If you can’t immediately recall your organization’s value proposition, you might not have one, or it’s not being used effectively.
For associations, value propositions are statements of what you offer to your members. They answer your members’ question: “what’s in it for me?” They also explain to your members why they should believe your promise of that value and how, specifically, it’s delivered. With both components, value propositions become simple but powerful proclamations of both your organization’s value and legitimacy. At best, value propositions work closely with your positioning which, relative to your competition, states why your organization is uniquely qualified to provide its value.
Value propositions should apply universally to your collective audience. The most successful value propositions appeal to both the head and the heart, containing both a pragmatic rationale for members to join your organization and an emotional driver. Strong value propositions drive conversions. Without a clearly defined value proposition, prospective members are unlikely to commit, engage or renew because the question of “what’s in it for them?” is unanswered.

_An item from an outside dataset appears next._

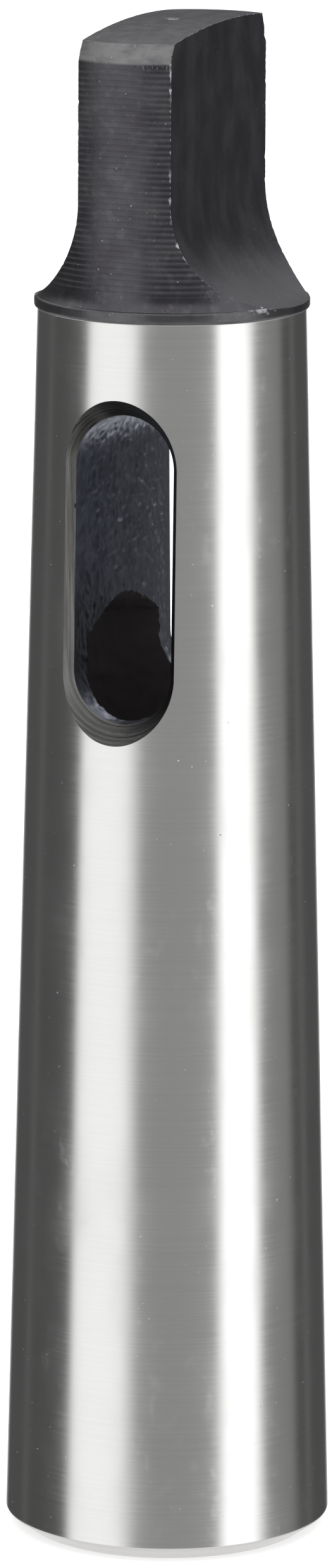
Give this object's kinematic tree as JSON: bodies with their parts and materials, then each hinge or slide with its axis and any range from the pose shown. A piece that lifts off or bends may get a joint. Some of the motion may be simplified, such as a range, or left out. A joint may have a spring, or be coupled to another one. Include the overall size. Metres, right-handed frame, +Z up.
{
  "type": "morse taper sleeve",
  "caption": "Reducing sleeve for machine spindles: tapered shank with a flatted tang outside, smaller taper socket inside, drift slot across the middle.",
  "frame": {"origin": "middle of the large end face, on the axis; the sleeve stands on that face", "axes": "+Z up the axis from the large end to the tang; the drift slot opens along Y; the tang's flats face +X and -X"},
  "size_m": [0.0244, 0.0244, 0.1138],
  "materials": {
    "tool_steel": "hardened steel, taper ground bright, tang and rim black oxide, slot rough milled"
  },
  "bodies": {
    "root": {"taper_sleeve": "tool_steel"}
  },
  "joints": []
}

So how do you craft a strong value proposition?
Consider what your organization provides. What do members get from your association? Don’t be tempted to list all of the member benefits under the sun. Let’s say your association provides a network of professional support through events, online forums and member message boards. Focus on the communal, even emotional, aspect those benefits deliver. For instance, for one McKinley client, that community support translated into a feeling of relief for not having to work alone despite being a sole proprietor, which can feel isolating. For another client, it translated into a feeling of pride for working among industry leaders. You are looking to elevate the standard checklist of member benefits to ignite an emotional response demonstrating the impact of your work.
Once your audience is hooked, they can explore your member benefits page and learn more, but the value proposition needs to convey the larger, emotional gain in order to get them there. It’s also what they’ll go back to when deciding whether or not to click “join,” because it’s concise and has sticking power.
Keep in mind:
- Develop the value proposition with the point of view of your audience in mind.
- Write the value proposition in a way that applies to your entire audience. It shouldn’t change depending on the segment.
- Convey a greater impact by including an emotional component (how your association makes members feel).
- Make the statement simple so it can be read and understood quickly and remembered.
- Weave the premise of the value proposition consistently into all communications.
- Ensure the value proposition is backed up in actual fact – that your association can provide what you say it does.
Wider Funnel, Kissmetrics and Hubspot offer great resources to help you craft an effective value proposition. You can also contact us for help – we have some value proposition experts on staff at McKinley and have helped associations determine and market their unique value propositions.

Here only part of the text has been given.